§ SET PROBLEM
Among the entries below, find the line with "its parts. Then", then quote it and each following line up to and including the line with "INNER_STICK_SHIFT = -0.0028", and nothing else.

§ SUPPLIED ENTRIES

┌──

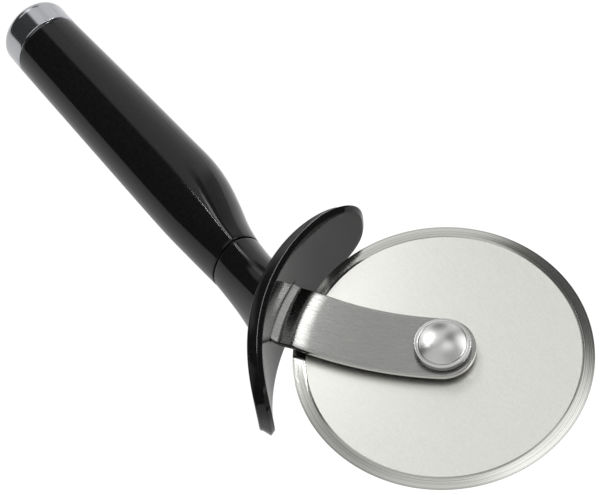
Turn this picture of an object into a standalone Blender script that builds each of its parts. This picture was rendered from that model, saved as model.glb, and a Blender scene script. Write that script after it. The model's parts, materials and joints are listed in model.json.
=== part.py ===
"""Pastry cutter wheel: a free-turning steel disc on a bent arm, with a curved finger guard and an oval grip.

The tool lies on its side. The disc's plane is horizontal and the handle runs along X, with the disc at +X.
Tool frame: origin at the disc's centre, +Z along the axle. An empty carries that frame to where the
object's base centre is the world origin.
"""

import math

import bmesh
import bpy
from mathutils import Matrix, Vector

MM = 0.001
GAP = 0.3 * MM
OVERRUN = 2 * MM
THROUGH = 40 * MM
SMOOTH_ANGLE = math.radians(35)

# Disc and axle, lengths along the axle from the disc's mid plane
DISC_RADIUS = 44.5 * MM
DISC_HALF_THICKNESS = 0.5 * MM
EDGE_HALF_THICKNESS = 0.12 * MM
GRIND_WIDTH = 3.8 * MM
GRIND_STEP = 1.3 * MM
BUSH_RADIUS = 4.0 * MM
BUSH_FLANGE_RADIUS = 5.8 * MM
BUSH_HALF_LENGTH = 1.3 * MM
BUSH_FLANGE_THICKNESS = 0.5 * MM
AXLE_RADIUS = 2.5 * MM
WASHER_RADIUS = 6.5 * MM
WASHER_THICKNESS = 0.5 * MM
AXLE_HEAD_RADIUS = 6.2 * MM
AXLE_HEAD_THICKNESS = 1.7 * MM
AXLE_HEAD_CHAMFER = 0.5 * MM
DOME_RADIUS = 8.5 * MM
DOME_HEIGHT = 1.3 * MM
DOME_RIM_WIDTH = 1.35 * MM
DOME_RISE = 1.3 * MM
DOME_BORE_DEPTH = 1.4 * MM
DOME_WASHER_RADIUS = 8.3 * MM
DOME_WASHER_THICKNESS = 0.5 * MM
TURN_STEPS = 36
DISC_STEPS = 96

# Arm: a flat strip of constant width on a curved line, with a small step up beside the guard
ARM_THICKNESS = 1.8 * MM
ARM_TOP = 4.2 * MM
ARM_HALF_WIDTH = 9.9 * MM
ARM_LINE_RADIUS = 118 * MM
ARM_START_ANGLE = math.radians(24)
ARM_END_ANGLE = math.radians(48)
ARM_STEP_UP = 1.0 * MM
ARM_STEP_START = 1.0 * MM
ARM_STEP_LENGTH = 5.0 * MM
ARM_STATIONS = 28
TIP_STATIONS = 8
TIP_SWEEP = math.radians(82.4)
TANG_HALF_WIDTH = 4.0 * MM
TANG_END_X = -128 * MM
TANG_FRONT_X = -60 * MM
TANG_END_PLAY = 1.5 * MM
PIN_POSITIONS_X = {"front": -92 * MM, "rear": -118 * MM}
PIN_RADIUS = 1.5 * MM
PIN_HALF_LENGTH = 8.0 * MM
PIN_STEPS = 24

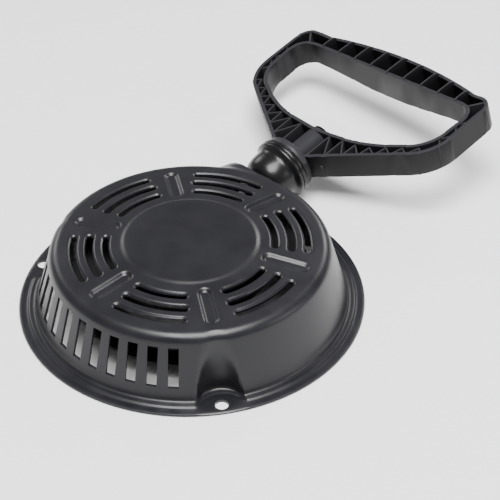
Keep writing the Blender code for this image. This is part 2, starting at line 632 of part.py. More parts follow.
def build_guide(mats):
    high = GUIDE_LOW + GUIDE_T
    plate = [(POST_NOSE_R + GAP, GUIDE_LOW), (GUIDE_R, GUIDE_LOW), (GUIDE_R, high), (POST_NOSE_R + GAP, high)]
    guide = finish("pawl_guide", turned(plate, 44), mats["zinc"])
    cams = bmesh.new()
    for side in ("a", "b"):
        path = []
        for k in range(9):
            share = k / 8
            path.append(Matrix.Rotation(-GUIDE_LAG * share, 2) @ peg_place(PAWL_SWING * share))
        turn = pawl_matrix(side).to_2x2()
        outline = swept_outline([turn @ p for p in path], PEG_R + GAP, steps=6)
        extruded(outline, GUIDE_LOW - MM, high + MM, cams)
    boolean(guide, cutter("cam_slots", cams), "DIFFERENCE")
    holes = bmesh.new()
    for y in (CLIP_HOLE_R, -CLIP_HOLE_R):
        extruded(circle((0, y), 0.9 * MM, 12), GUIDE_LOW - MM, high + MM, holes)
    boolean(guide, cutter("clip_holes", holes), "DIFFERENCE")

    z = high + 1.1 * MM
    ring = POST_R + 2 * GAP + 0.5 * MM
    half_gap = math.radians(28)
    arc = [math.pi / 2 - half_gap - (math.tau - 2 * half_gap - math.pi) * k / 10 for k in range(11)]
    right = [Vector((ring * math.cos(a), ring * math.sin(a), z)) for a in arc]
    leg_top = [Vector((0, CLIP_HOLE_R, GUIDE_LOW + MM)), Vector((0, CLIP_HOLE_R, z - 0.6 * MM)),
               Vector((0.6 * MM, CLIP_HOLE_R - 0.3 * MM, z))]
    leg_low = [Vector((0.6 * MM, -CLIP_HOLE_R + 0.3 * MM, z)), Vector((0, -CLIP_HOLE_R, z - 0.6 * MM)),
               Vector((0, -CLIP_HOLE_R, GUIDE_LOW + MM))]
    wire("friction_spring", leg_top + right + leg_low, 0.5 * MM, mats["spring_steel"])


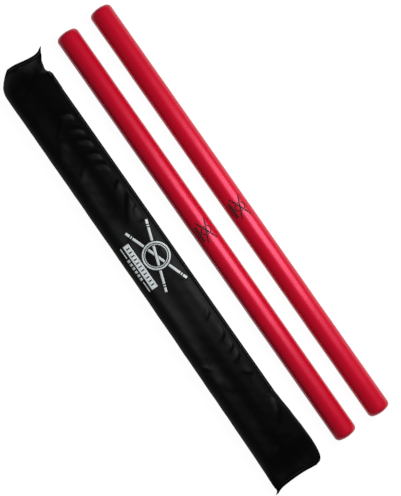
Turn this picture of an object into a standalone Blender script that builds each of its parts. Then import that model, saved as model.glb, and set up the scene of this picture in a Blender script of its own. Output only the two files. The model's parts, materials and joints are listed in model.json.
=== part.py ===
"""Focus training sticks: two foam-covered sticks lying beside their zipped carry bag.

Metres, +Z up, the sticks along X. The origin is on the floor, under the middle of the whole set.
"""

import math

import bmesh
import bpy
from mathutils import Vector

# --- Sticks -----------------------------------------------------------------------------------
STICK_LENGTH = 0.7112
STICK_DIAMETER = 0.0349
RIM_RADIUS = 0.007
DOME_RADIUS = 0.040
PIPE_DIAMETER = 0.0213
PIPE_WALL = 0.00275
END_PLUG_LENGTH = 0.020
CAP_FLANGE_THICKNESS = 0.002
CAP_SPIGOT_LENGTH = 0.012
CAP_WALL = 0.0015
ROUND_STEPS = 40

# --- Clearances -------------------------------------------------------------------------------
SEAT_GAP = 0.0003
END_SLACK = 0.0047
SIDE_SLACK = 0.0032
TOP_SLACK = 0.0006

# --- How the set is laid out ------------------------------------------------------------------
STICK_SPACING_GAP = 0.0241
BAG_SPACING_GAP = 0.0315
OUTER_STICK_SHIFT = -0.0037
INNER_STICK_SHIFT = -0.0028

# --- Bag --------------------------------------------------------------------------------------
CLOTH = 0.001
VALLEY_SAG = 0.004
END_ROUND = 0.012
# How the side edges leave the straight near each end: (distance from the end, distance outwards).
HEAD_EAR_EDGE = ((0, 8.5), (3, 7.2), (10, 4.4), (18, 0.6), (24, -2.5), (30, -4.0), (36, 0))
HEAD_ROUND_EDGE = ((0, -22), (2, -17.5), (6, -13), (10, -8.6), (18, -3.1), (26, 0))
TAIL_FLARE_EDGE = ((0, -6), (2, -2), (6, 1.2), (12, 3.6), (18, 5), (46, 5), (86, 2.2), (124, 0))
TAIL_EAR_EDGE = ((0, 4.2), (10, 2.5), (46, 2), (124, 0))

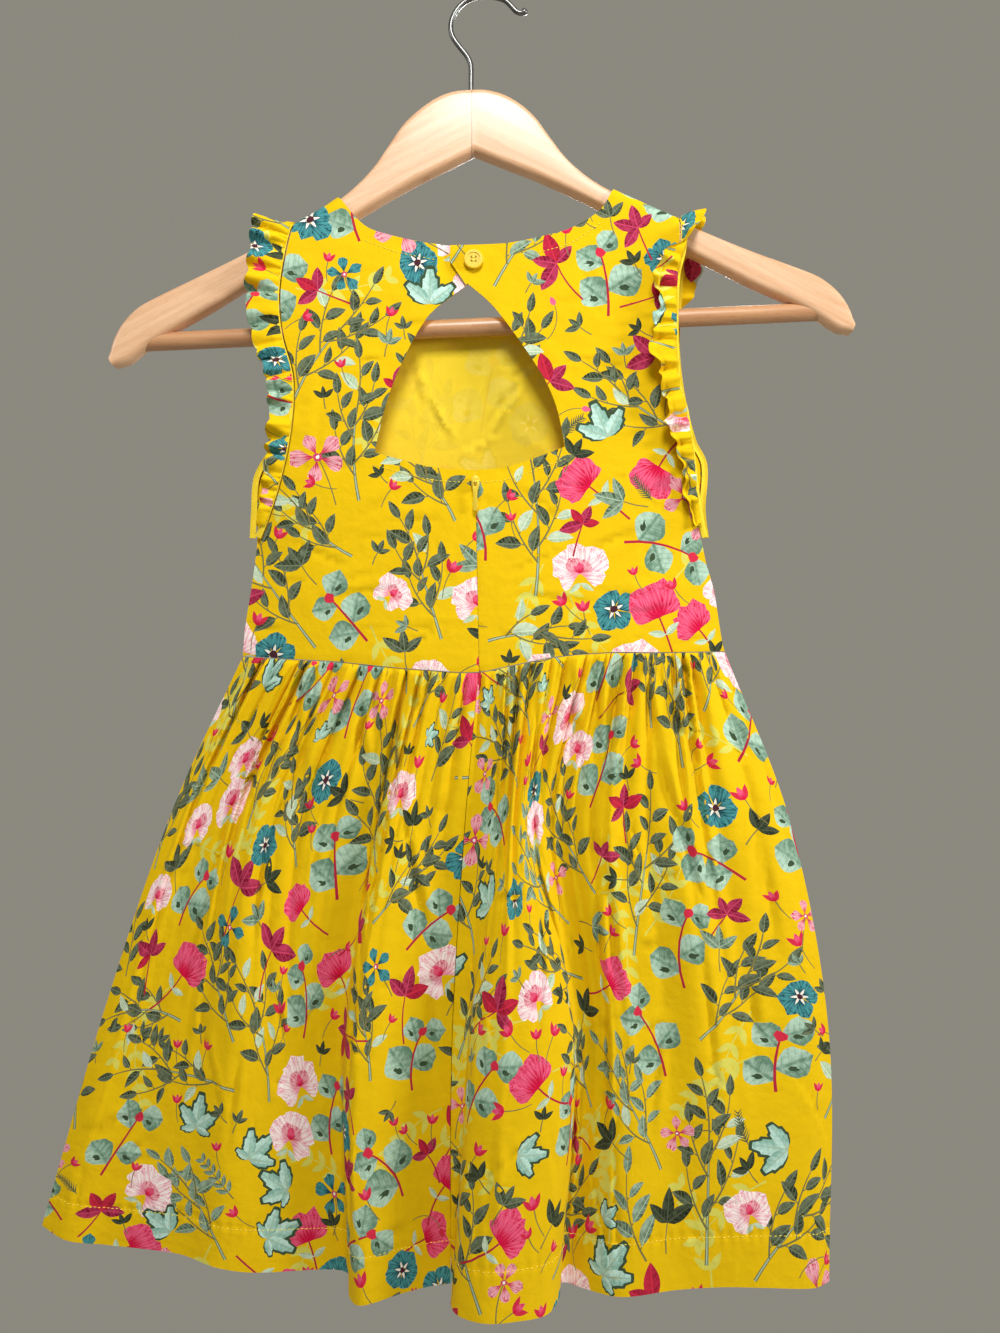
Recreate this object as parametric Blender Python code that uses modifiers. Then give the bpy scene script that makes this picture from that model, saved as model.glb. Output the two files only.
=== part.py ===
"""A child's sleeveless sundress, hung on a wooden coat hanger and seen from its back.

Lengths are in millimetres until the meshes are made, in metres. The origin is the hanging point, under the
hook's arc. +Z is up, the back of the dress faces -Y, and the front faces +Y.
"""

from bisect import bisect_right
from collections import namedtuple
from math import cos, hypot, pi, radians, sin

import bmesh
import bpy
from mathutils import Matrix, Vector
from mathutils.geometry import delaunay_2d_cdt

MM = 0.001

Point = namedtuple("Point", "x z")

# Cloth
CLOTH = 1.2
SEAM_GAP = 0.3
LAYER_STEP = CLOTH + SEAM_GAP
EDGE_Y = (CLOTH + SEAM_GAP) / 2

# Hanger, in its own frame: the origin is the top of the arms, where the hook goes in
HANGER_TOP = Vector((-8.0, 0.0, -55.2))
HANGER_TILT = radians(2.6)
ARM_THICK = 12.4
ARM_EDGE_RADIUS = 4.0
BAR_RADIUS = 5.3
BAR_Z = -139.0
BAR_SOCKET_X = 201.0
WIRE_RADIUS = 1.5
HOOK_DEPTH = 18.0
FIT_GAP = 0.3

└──

§ THE RESULT
Turn this picture of an object into a standalone Blender script that builds each of its parts. Then import that model, saved as model.glb, and set up the scene of this picture in a Blender script of its own. Output only the two files. The model's parts, materials and joints are listed in model.json.
=== part.py ===
"""Focus training sticks: two foam-covered sticks lying beside their zipped carry bag.

Metres, +Z up, the sticks along X. The origin is on the floor, under the middle of the whole set.
"""

import math

import bmesh
import bpy
from mathutils import Vector

# --- Sticks -----------------------------------------------------------------------------------
STICK_LENGTH = 0.7112
STICK_DIAMETER = 0.0349
RIM_RADIUS = 0.007
DOME_RADIUS = 0.040
PIPE_DIAMETER = 0.0213
PIPE_WALL = 0.00275
END_PLUG_LENGTH = 0.020
CAP_FLANGE_THICKNESS = 0.002
CAP_SPIGOT_LENGTH = 0.012
CAP_WALL = 0.0015
ROUND_STEPS = 40

# --- Clearances -------------------------------------------------------------------------------
SEAT_GAP = 0.0003
END_SLACK = 0.0047
SIDE_SLACK = 0.0032
TOP_SLACK = 0.0006

# --- How the set is laid out ------------------------------------------------------------------
STICK_SPACING_GAP = 0.0241
BAG_SPACING_GAP = 0.0315
OUTER_STICK_SHIFT = -0.0037
INNER_STICK_SHIFT = -0.0028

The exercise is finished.